Provided data:
☆ ☆ ☆ ☆ ☆ ☆ ☆

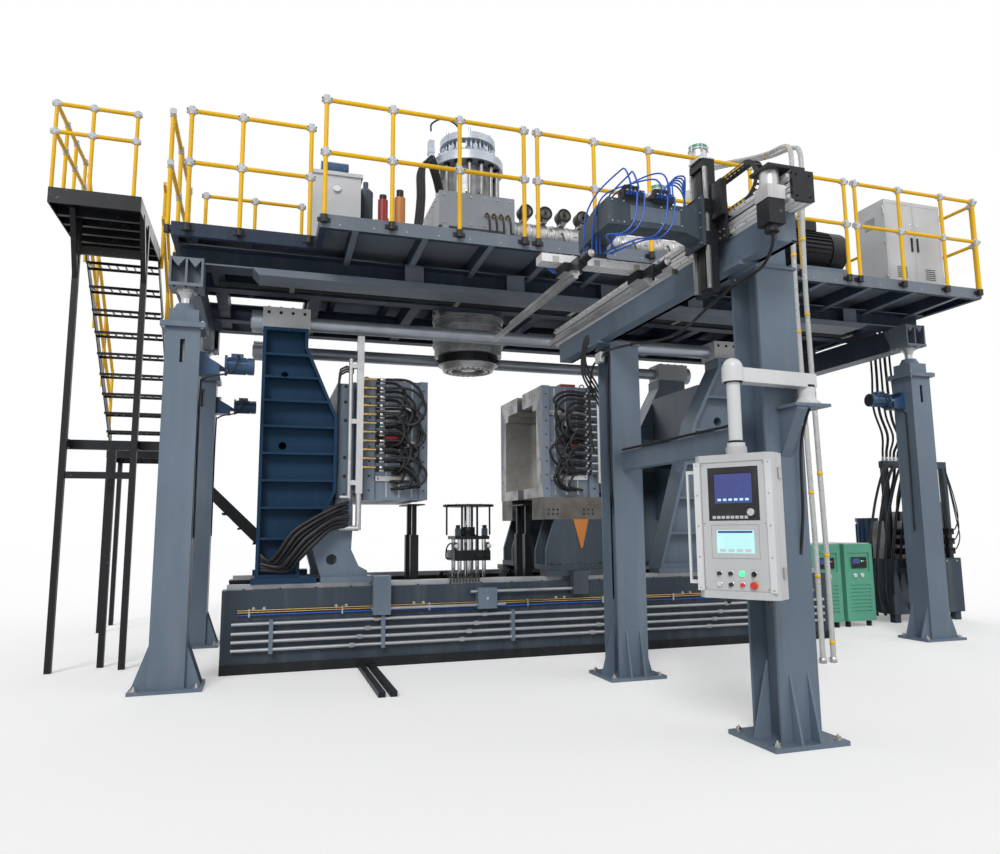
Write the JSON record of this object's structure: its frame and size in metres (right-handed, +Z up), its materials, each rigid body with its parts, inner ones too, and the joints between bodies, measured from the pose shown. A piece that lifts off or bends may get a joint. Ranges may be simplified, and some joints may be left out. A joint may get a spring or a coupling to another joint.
{
  "type": "extrusion blow moulding machine",
  "caption": "Extrusion blow moulding machine with a lifting extruder platform, accumulator head, sliding mould clamp, blow unit, take-out robot and swivelling control pendant.",
  "frame": {"origin": "on the floor directly under the axis of the accumulator head's die, at the middle of the sole plate under the clamp bed", "axes": "+X along the machine front towards the extruder motor and the hydraulic station, +Y to the rear, +Z up"},
  "size_m": [12.0923, 9.096, 6.88],
  "materials": {
    "slate_paint": "satin, blue-grey machine enamel",
    "dark_paint": "satin, dark blue-grey enamel",
    "clamp_paint": "satin, deep blue-grey enamel",
    "yellow_paint": "gloss, safety yellow enamel",
    "black_paint": "satin, black enamel",
    "white_paint": "satin, pale grey powder coat",
    "green_paint": "satin, green enamel",
    "motor_paint": "satin, blue enamel",
    "cast_steel": "machined, lightly oiled",
    "bare_steel": "ground bare steel",
    "hard_chrome": "polished hard chrome",
    "mould_metal": "milled block",
    "profile_metal": "clear anodised profile",
    "black_plastic": "matte black moulding",
    "clear_hose": "clear ribbed hose",
    "rubber_hose": "black hose",
    "button_black": "gloss black",
    "button_white": "gloss white",
    "button_red": "gloss red"
  },
  "bodies": {
    "machine_base": {"base_frame": "dark_paint", "sync_gear_block": "slate_paint", "front_pipes": "bare_steel", "platform_columns": "slate_paint", "jack_drives": "motor_paint", "robot_frame": "slate_paint", "robot_rail_profile": "profile_metal", "robot_drive": "black_plastic", "stair_tower": "black_paint", "stair_rails": "yellow_paint", "blow_unit_frame": "dark_paint", "hydraulic_station": "dark_paint", "temperature_units": "green_paint"},
    "lift_platform": {"platform_frame": "slate_paint", "guard_rails": "yellow_paint", "rail_clamps": "black_plastic", "jack_screws": "bare_steel", "head_body": "cast_steel", "head_top": "cast_steel", "extruder_barrel": "bare_steel", "extruder_drive": "slate_paint", "material_loaders": "bare_steel", "head_power_unit": "white_paint", "electrical_cabinet": "white_paint", "material_hoses": "clear_hose"},
    "door_left": {"cabinet_door_left": "white_paint"},
    "door_right": {"cabinet_door_right": "white_paint"},
    "mandrel": {"die_mandrel": "bare_steel"},
    "piston": {"shot_piston": "bare_steel"},
    "screw": {"extruder_screw": "bare_steel"},
    "left_clamp": {"left_strongback": "clamp_paint", "left_platen": "slate_paint", "left_mould": "mould_metal", "left_hoses": "rubber_hose", "right_outer_frame": "slate_paint", "tie_bars": "slate_paint", "lower_rack": "bare_steel", "clamp_cylinder": "dark_paint"},
    "right_clamp": {"right_carriage": "slate_paint", "right_mould": "mould_metal", "right_hoses": "rubber_hose", "upper_rack": "bare_steel", "clamp_rod": "hard_chrome"},
    "pinion": {"sync_pinion": "bare_steel"},
    "blow_unit": {"blow_head": "dark_paint"},
    "robot_slide": {"robot_carriage": "black_paint", "energy_chain": "black_plastic"},
    "robot_lift": {"robot_arm": "slate_paint"},
    "jaw_left": {"gripper_jaw_left": "bare_steel"},
    "jaw_right": {"gripper_jaw_right": "bare_steel"},
    "pendant_arm": {"hmi_arm": "white_paint"},
    "pendant": {"hmi_panel": "white_paint"},
    "key_one": {"button_black_one": "button_black"},
    "key_two": {"button_black_two": "button_black"},
    "key_white": {"button_white": "button_white"},
    "key_three": {"button_black_three": "button_black"},
    "key_red": {"button_red": "button_red"},
    "selector": {"selector_knob": "button_black"},
    "emergency_stop": {"stop_button": "button_red"},
    "dial": {"display_knob": "button_black"}
  },
  "joints": [
    {"name": "platform_lift", "type": "slide", "parent": "machine_base", "child": "lift_platform", "axis": [0, 0, 1], "range_m": [0, 0.3], "deforming": ["material_hoses"]},
    {"name": "cabinet_door_left_hinge", "type": "hinge", "parent": "lift_platform", "child": "door_left", "pos_m": [5.001, -1.712, 4.9], "axis": [0, 0, 1], "range_deg": [-90, 0]},
    {"name": "cabinet_door_right_hinge", "type": "hinge", "parent": "lift_platform", "child": "door_right", "pos_m": [5.919, -1.712, 4.9], "axis": [0, 0, 1], "range_deg": [0, 90]},
    {"name": "die_gap", "type": "slide", "parent": "lift_platform", "child": "mandrel", "axis": [0, 0, 1], "range_m": [0, 0.04]},
    {"name": "shot_stroke", "type": "slide", "parent": "lift_platform", "child": "piston", "axis": [0, 0, 1], "range_m": [0, 0.32]},
    {"name": "screw_turn", "type": "hinge", "parent": "lift_platform", "child": "screw", "pos_m": [2, 0, 5.21], "axis": [1, 0, 0], "continuous": true},
    {"name": "left_clamp_slide", "type": "slide", "parent": "machine_base", "child": "left_clamp", "axis": [1, 0, 0], "range_m": [0, 0.6795]},
    {"name": "right_clamp_slide", "type": "slide", "parent": "machine_base", "child": "right_clamp", "axis": [1, 0, 0], "range_m": [-0.68, 0]},
    {"name": "pinion_turn", "type": "hinge", "parent": "machine_base", "child": "pinion", "pos_m": [-0.075, -1.01, 0.65], "axis": [0, 1, 0], "range_deg": [-690, 0]},
    {"name": "blow_stroke", "type": "slide", "parent": "machine_base", "child": "blow_unit", "axis": [0, 0, 1], "range_m": [-0.2, 0]},
    {"name": "robot_travel", "type": "slide", "parent": "machine_base", "child": "robot_slide", "axis": [0, 1, 0], "range_m": [0, 1.85]},
    {"name": "robot_arm_lift", "type": "slide", "parent": "robot_slide", "child": "robot_lift", "axis": [0, 0, 1], "range_m": [0, 0.25]},
    {"name": "gripper_left_slide", "type": "slide", "parent": "robot_lift", "child": "jaw_left", "axis": [1, 0, 0], "range_m": [-0.2, 0]},
    {"name": "gripper_right_slide", "type": "slide", "parent": "robot_lift", "child": "jaw_right", "axis": [1, 0, 0], "range_m": [0, 0.2]},
    {"name": "pendant_arm_swing", "type": "hinge", "parent": "machine_base", "child": "pendant_arm", "pos_m": [1.05, -4.8, 2.25], "axis": [0, 0, 1], "range_deg": [0, 100]},
    {"name": "pendant_swivel", "type": "hinge", "parent": "pendant_arm", "child": "pendant", "pos_m": [0.44, -4.86, 1.9], "axis": [0, 0, 1], "range_deg": [-60, 60]},
    {"name": "key_one_press", "type": "slide", "parent": "pendant", "child": "key_one", "axis": [0.829, 0.5592, 0], "range_m": [0, 0.005], "stiffness_N_per_m": 400, "springref_m": -0.002},
    {"name": "key_two_press", "type": "slide", "parent": "pendant", "child": "key_two", "axis": [0.829, 0.5592, 0], "range_m": [0, 0.005], "stiffness_N_per_m": 400, "springref_m": -0.002},
    {"name": "key_white_press", "type": "slide", "parent": "pendant", "child": "key_white", "axis": [0.829, 0.5592, 0], "range_m": [0, 0.005], "stiffness_N_per_m": 400, "springref_m": -0.002},
    {"name": "key_three_press", "type": "slide", "parent": "pendant", "child": "key_three", "axis": [0.829, 0.5592, 0], "range_m": [0, 0.005], "stiffness_N_per_m": 400, "springref_m": -0.002},
    {"name": "key_red_press", "type": "slide", "parent": "pendant", "child": "key_red", "axis": [0.829, 0.5592, 0], "range_m": [0, 0.005], "stiffness_N_per_m": 400, "springref_m": -0.002},
    {"name": "emergency_stop_press", "type": "slide", "parent": "pendant", "child": "emergency_stop", "axis": [0.829, 0.5592, 0], "range_m": [0, 0.008], "stiffness_N_per_m": 400, "springref_m": -0.002},
    {"name": "selector_turn", "type": "hinge", "parent": "pendant", "child": "selector", "pos_m": [0.42246, -5.0021, 1.1], "axis": [0.829, 0.5592, 0], "range_deg": [-45, 45]},
    {"name": "dial_turn", "type": "hinge", "parent": "pendant", "child": "dial", "pos_m": [0.42275, -5.00432, 1.47], "axis": [0.829, 0.5592, 0], "continuous": true}
  ],
  "couplings": [
    {"joint": "right_clamp_slide", "follows": "left_clamp_slide", "ratio": -1},
    {"joint": "pinion_turn", "follows": "left_clamp_slide", "rad_per_m": -17.544},
    {"joint": "gripper_right_slide", "follows": "gripper_left_slide", "ratio": -1}
  ]
}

☆ ☆ ☆ ☆ ☆ ☆ ☆

Do this: Take every line from the data above that holds "with" and copy it out.

Output of the exercise:
Write the JSON record of this object's structure: its frame and size in metres (right-handed, +Z up), its materials, each rigid body with its parts, inner ones too, and the joints between bodies, measured from the pose shown. A piece that lifts off or bends may get a joint. Ranges may be simplified, and some joints may be left out. A joint may get a spring or a coupling to another joint.
  "caption": "Extrusion blow moulding machine with a lifting extruder platform, accumulator head, sliding mould clamp, blow unit, take-out robot and swivelling control pendant.",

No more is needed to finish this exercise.